Le premier titre, "Segue 1", porte très bien son nom, puisqu’il agit autant comme une introduction à l’album que la première partie du morceau suivant : "Caught In Hypocrisy Loops". Si "Segue" illustre parfaitement le côté "post" du groupe, avec son atmosphère éthérée, ses sonorités lointaines et déjà une belle tartine de rage… C’est avec le titre qui suit qu’on pénètre pleinement dans le suffixe "hardcore" ! C’est gras et cra-cra, c’est puissant et énervé, mais en conservant un côté subtilement planant malgré la force dévastatrice du groupe. Une alternance presque sous-forme d’oxymore, qui fonctionne à merveille pour conférer un côté à la fois fragile et endiablé à la musique du groupe… Des adjectifs probablement très vagues et peu inspirés pour parler du genre, mais je vous invite à remonter vers mon premier paragraphe pour justifier ce manquement ! Quoiqu’il en soit : une formidable entrée en matière.
"Out Of Suffering", le troisième titre, est pourtant là où le groupe pénètre réellement dans l’univers décharné qu’il veut nous dépeindre.

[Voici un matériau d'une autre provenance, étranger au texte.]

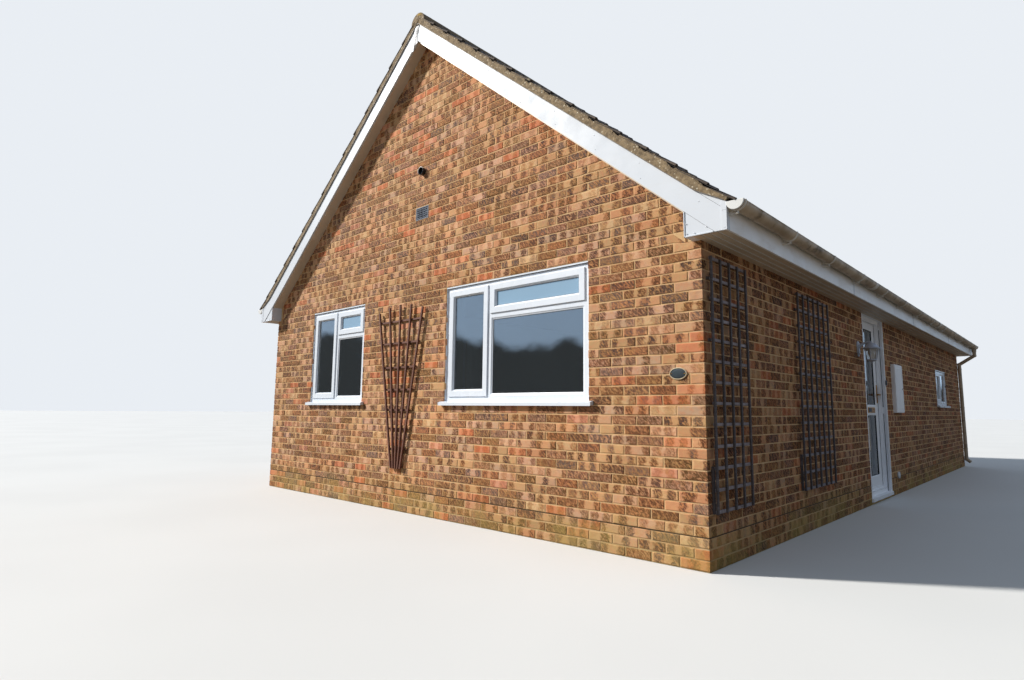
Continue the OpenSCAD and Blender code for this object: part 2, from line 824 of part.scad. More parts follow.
// Coach lantern on a bracket arm: back plate, arm, tapered glass body and hood
module wall_lantern() {
    out = lantern_out;
    color([0.35, 0.37, 0.40]) translate([half_w, lantern_y, lantern_z]) {
        block([0, -38, -89], [14, 38, 89]);
        block([13, -9, 50], [out, 9, 66]);
        translate([out, 0, 0]) {
            translate([0, 0, -191]) cylinder(h = 26.5, r = 10);
            translate([0, 0, -165]) cylinder(h = 12, r = 44, $fn = 6);
            translate([0, 0, -153]) cylinder(h = 138, r1 = 50, r2 = 80, $fn = 6);
            translate([0, 0, -15]) cylinder(h = 45, r1 = 104, r2 = 38, $fn = 6);
            translate([0, 0, 29]) cylinder(h = 25, r = 18);
            translate([0, 0, 50]) cylinder(h = 22, r = 10);
        }
    }
}

meter_y = door_y1 + meter_gap;
meter_rim = 28;

lid_t = 8;
lid_edge = 6;
lid_pin_r = 2.5;
lid_hinge_y = lid_edge + 3;

module meter_box() {
    rim_x = meter_out - lid_t - 1;
    color(upvc_white) translate([half_w, meter_y, meter_z]) {
        difference() {
            block([0, 0, 0], [rim_x, meter_w, meter_h]);
            block([8, meter_rim, meter_rim], [meter_out, meter_w - meter_rim, meter_h - meter_rim]);
        }
        for (z = [0, meter_h - lid_edge + 1]) difference() {
            block([rim_x - cut, 0, z], [meter_out, 16, z + lid_edge - 1]);
            translate([meter_out - lid_t / 2, lid_hinge_y, z - cut])
                cylinder(h = lid_edge + 2 * cut, r = lid_pin_r + pin_gap);
        }
    }
}

// Cover of the meter box, hung by two pins at its near edge
module meter_box_door() {
    color(upvc_white) translate([half_w, meter_y, meter_z]) {
        block([meter_out - lid_t, lid_edge, lid_edge], [meter_out, meter_w - lid_edge, meter_h - lid_edge]);
        translate([meter_out - lid_t / 2, lid_hinge_y, 0.5]) cylinder(h = meter_h - 1, r = lid_pin_r);
    }
}

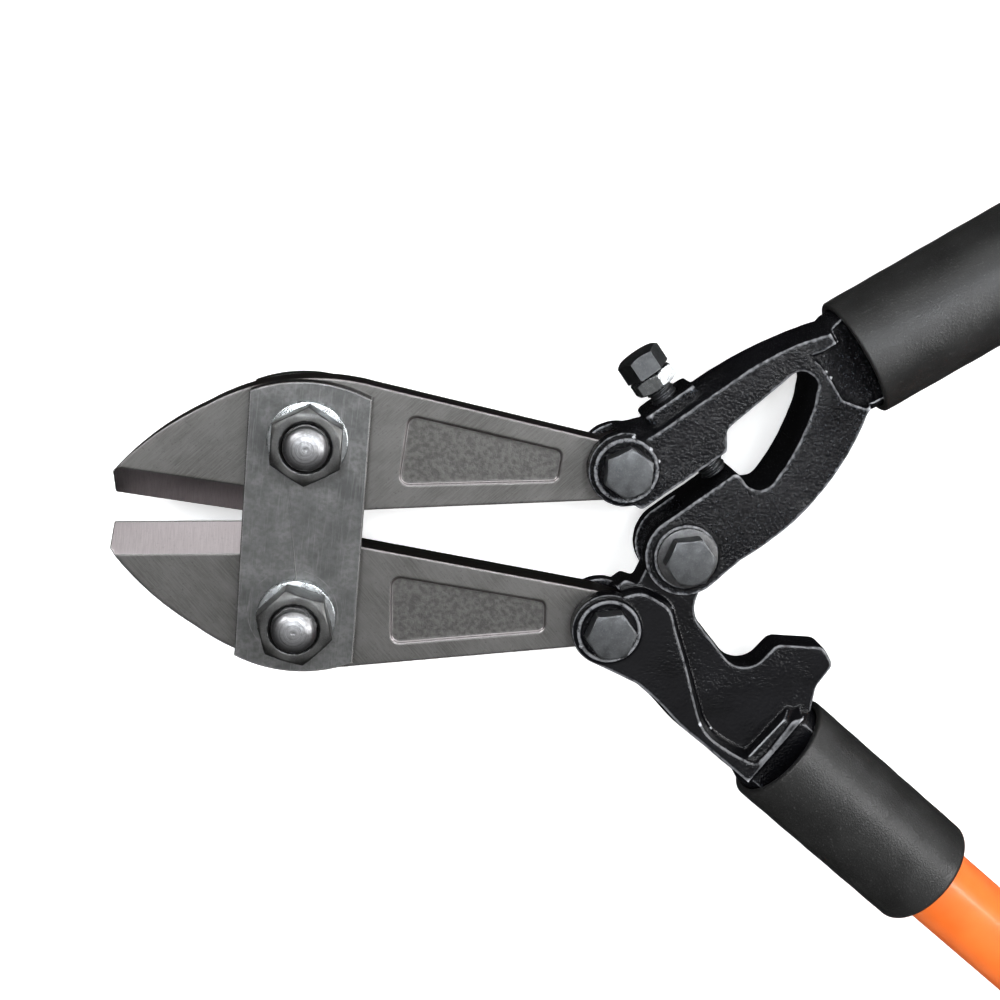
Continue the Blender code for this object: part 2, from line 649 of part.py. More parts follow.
def centre_slot(tail, centre):
    """The room that the centre bolt needs in the lower tongue, as the two handles turn together.

    The jaws turn by a fixed share of the handles' turn here, which a real linkage doesn't keep, so
    the bolt wanders by a few millimetres in the tongue between its limits.
    """
    samples = 12
    spots = []
    for i in range(samples + 1):
        relative = -CLOSING_TURN + (CLOSING_TURN + OPENING_TURN) * i / samples
        handle = relative / (1 + JAW_SHARE)
        plate_bolt = Vector((0, PLATE_BOLT_Y))
        jaw_turn = Matrix.Rotation(math.radians(-handle * JAW_SHARE), 2)
        handle_turn = Matrix.Rotation(math.radians(handle), 2)
        pin = plate_bolt + jaw_turn @ (Vector(tail) - plate_bolt)
        bolt = pin + handle_turn @ (Vector(centre) - Vector(tail))
        lower_pin = Vector((pin.x, -pin.y))
        spot = Vector((tail[0], -tail[1])) + handle_turn @ (bolt - lower_pin)
        spots += [Vector(p) for p in arc(spot, PIVOT_R + 0.4, 0, 345, 23)]
    return [tuple(spots[i]) for i in convex_hull_2d(spots)]


def make_lower_handle(tail, centre, pivot, materials):
    """tail is the upper handle bolt's place: the lower one is its mirror."""
    low_tail = (tail[0], -tail[1])
    forging = slab(
        "lower_handle_forging", block_outline(low_tail), -FORGING_HALF, FORGING_HALF,
        1.0, 1, materials["black_paint"],
    )
    axis_point = polar(centre, LOWER_OFFSET, LOWER_ANGLE - 90)
    tube_place = lengthwise(axis_point, LOWER_ANGLE)
    neck, outer, bore = socket("lower", tube_place, LOWER_MOUTH)
    web = lay(slab("lower_web", web_outline(centre), -JAW_HALF, JAW_HALF, 0.8, 1), Matrix())
    lay(forging, recentred(forging, low_tail), pivot)
    for piece in (web, neck, outer, boss("lower_tail_boss", low_tail)):
        add(forging, piece)
    reach = FORGING_HALF + BOSS_RISE + 1
    slot = lay(slab("centre_slot", centre_slot(tail, centre), -9, 9), Matrix())
    outward(slot)
    cutters = [jaw_slot("lower_jaw_room", tail, -1), bore, slot]
    cutters.append(round_cutter("lower_tail_hole", PIVOT_R + GAP, -reach, reach, at(low_tail)))
    cutters.append(make_handle_tube("lower", tube_place, LOWER_MOUTH, pivot, materials))
    for tool in cutters:
        cut(forging, tool)


def make_adjuster(pivots, materials):
    """The screw that sets how far the jaws shut, with its lock nut run up under the head."""
    place = lengthwise(SCREW_HEAD, SCREW_ANGLE)
    screw = hexagon(
        "adjusting_screw", SCREW_HEX, -SCREW_HEAD_HALF, SCREW_HEAD_HALF, (True, False),
        materials["dark_steel"],
    )
    profile = [(0, SCREW_HEAD_HALF - 2), (SCREW_R, SCREW_HEAD_HALF - 2), (SCREW_R, SCREW_TIP - 1.2)]
    profile += [(SCREW_R - 1.2, SCREW_TIP), (0, SCREW_TIP)]
    shank = turned("adjusting_screw_shank", profile)
    shank.parent = screw
    add(screw, shank)
    lay(screw, place, pivots["adjusting_screw"])
    nut = hexagon(
        "adjusting_lock_nut", SCREW_HEX, LOCK_NUT_START, LOCK_NUT_START + LOCK_NUT_HEIGHT,
        (True, True), materials["zinc"], SCREW_R + GAP,
    )
    lay(nut, place @ Matrix.Rotation(math.radians(20), 4, "Z"), pivots["adjusting_lock_nut"])


def make_centre_washer(centre, pivot, materials):
    low = FORGING_HALF + BOSS_RISE + GAP
    high = low + CENTRE_WASHER_THICK
    corners = [(PIVOT_R + GAP, low), (CENTRE_WASHER_R, low), (CENTRE_WASHER_R, high - 0.3)]
    corners += [(CENTRE_WASHER_R - 0.3, high), (PIVOT_R + GAP, high)]
    washer = pipe("centre_washer", corners, material=materials["dark_steel"])
    lay(washer, at(centre), pivot)
    return high + GAP


def pivot_empty(name, point, parent=None):
    empty = bpy.data.objects.new(name + "_pivot", None)
    bpy.context.scene.collection.objects.link(empty)
    empty.parent = parent
    world = WORLD @ at(point)
    empty.matrix_local = parent.matrix_world.inverted() @ world if parent else world
    bpy.context.view_layer.update()
    return empty


def main():
    for old in list(bpy.data.objects):
        bpy.data.objects.remove(old, do_unlink=True)
    materials = make_materials()
    shut_tail = polar((0, PLATE_BOLT_Y), JAW_REACH, PIN_LINE)
    tail = polar((0, PLATE_BOLT_Y), JAW_REACH, PIN_LINE - JAW_OPEN)
    centre = (tail[0] + math.sqrt(LINK**2 - tail[1] ** 2), 0.0)
    low_tail = (tail[0], -tail[1])
    pivots = {
        "upper_jaw": pivot_empty("upper_jaw", (0, PLATE_BOLT_Y)),
        "lower_jaw": pivot_empty("lower_jaw", (0, -PLATE_BOLT_Y)),
    }
    pivots["upper_handle"] = pivot_empty("upper_handle", tail, pivots["upper_jaw"])
    pivots["lower_handle"] = pivot_empty("lower_handle", low_tail, pivots["lower_jaw"])
    for name in ("adjusting_screw", "adjusting_lock_nut"):
        pivots[name] = pivot_empty(name, SCREW_HEAD, pivots["upper_handle"])
    make_jaws(pivots, shut_tail, materials)
    make_side_plates(materials)
    make_plate_fasteners(materials)
    make_upper_handle(tail, centre, pivots["upper_handle"], materials)
    make_lower_handle(tail, centre, pivots["lower_handle"], materials)
    make_adjuster(pivots, materials)
    head_base = FORGING_HALF + BOSS_RISE + GAP
    make_pivot_bolt("upper_jaw_tail", tail, pivots["upper_handle"], head_base, 0, materials)
    make_pivot_bolt("lower_jaw_tail", low_tail, pivots["lower_handle"], head_base, -20, materials)
    raised = make_centre_washer(centre, pivots["upper_handle"], materials)
    make_pivot_bolt("centre", centre, pivots["upper_handle"], raised, -20, materials)


main()
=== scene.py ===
"""Looks of the bolt cutters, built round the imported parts. Sizes are in millimetres up to the mesh."""

import math

import bmesh
import bpy
from mathutils import Matrix, Vector, noise
from mathutils.geometry import convex_hull_2d


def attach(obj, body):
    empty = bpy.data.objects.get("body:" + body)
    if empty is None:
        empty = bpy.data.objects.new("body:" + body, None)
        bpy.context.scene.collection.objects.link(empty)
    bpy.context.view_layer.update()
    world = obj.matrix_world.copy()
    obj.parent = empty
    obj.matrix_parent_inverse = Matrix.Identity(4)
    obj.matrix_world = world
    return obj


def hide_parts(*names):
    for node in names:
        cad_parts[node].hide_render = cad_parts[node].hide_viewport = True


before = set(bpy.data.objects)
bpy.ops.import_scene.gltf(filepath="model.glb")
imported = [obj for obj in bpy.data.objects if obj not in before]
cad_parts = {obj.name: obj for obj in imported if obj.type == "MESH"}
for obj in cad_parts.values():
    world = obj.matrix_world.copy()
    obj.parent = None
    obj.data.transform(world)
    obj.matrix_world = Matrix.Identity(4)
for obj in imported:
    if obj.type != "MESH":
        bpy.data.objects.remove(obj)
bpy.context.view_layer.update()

MM = 0.001
BACKDROP_RADIUS = 8.0
GAP = 0.3

# The linkage, in the plane of the tool
PLATE_BOLT_Y = 28.0
JAW_REACH = 98.5
PIN_LINE = 3.34
JAW_OPEN = 4.5
LINK = 34.0
UPPER_ANGLE = 34.8
LOWER_ANGLE = -36.8
UPPER_OFFSET = 25.7
LOWER_OFFSET = 28.0
HANDLE_REACH = 608.0
JAW_SHARE = 0.15
CLOSING_TURN = 34.5
OPENING_TURN = 12.0

# Layers through the thickness, from the middle plane
JAW_HALF = 6.5
LAYER_HALF = 6.9
PLATE_THICK = 7.0
PLATE_FACE = LAYER_HALF + PLATE_THICK
FORGING_HALF = 13.0
BOSS_RISE = 1.2
REST_DEPTH = 23.0

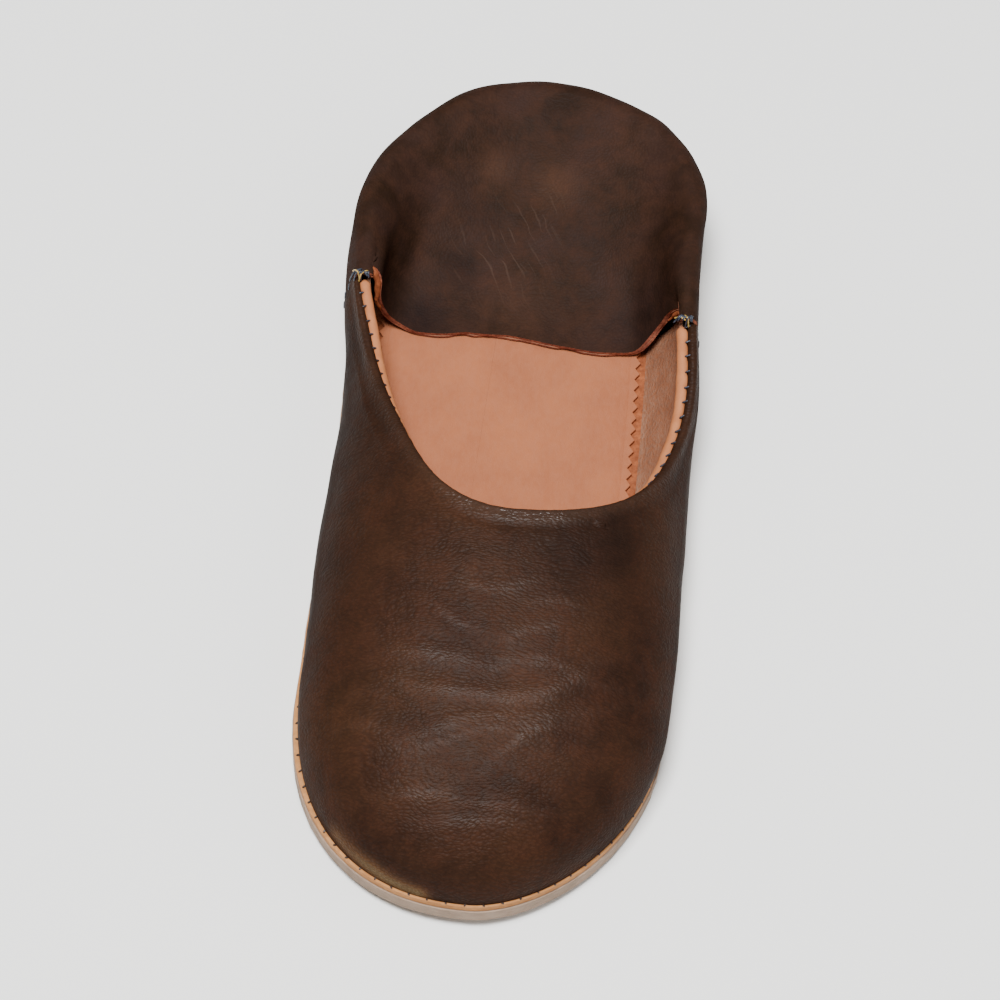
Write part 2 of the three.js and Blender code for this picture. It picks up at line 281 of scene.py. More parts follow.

Si son prédécesseur pouvait encore se targuer de quelques emballements musclés, tout le reste de l’album traîne la patte. Il est extrêmement lourd, très lent, et dévastateur. Le chant est gorgé de sang et de douleur, et ressemble parfois davantage à des râles effrayants qu’à une quelconque voix humaine. La musique est plus oscillante : elle est parfois aussi tétanisante que le chant, mais bien souvent, elle arbore une couleur plus mélancolique, à la fois triste et désespérée. Et "Out Of Suffering", comme plusieurs autres titres, se clôt presque d’un seul coup… Sans crier gare. Rajoutant encore à l’effet de surprise.
Le morceau suivant, "The Day You Faded Away", revient plus aux genres “post” que je connais et maîtrise. Le chant reste profondément torturé, mais les instruments alternent entre accalmie minimaliste et fracas ardent. Mais on y décèle aussi de la grandeur, presque une épiphanie. Le titre va crescendo, presque vers l’ascension. Tout en conservant son aura mortifère, plus que lumineuse. Un second "Segue" vient nous offrir un moment de répit… et on en aura bien besoin, vu le périple qui nous attend encore.
On ne va pas aller dans trop de détails, la sauce est plutôt similaire : un chant hurlant tantôt dans le lointain, tantôt directement dans nos oreilles, accompagné d’une musique elle aussi puissante et aux allures apocalyptiques, se finissant toujours de manière abrupte, basculant dans le calme sans crier gare. "Another Bar To Your Cage" est, avec "Caught In Hypocrisy Loops", le titre le plus féroce de l’album, le plus rapide et hargneux. Ce qui les rend, étonnamment, moins glaçants que les autres ! Sans toutefois pouvoir parler de lumière dans les ténèbres, loin de là… Ils restent sombres et blessés.
Mais le titre final mérite toute notre attention : "Halo of Lies" est une sacrée cartouche de quatorze minutes. Il ne change pas beaucoup dans son approche pourtant… Mais cette cascade d’effroi déployée pendant presque un tiers de l’album est peut-être plus profonde et marquante encore, ne serait-ce que par sa simple longueur. En plein milieu toutefois, le titre redevient minimaliste, passe doucement au silence… comme pour annoncer la vraie fin après plusieurs morceaux se bouclant de manière abrupte. Pourtant, près d’une minute après ce silence, le titre reprend : doucement, gagnant peu à peu en puissance, pour une ultime rage extériorisée. Comme un second (ou ultime) souffle avant de tourner la page, définitivement ? Le chant alterne entre cris de colères, que l’on connaît désormais bien, et murmures… presque du simple phrasé, prononcé d’une voix très calme
Finalement, ce premier jet de Junon est assez difficilement recommandable au tout-venant. C’est un album enragé, puissant et fragile à la fois. Il mérite amplement une écoute curieuse, mais il faut être prêt à subir ce déferlement de colère noire, qui s’abat sans interruption pendant trois quarts d’heure. Très abrasif, il est difficile de l’écouter "pour le plaisir". Alors, écoutez-le plutôt par envie de découvrir de la musique extrême avec beaucoup de tripes.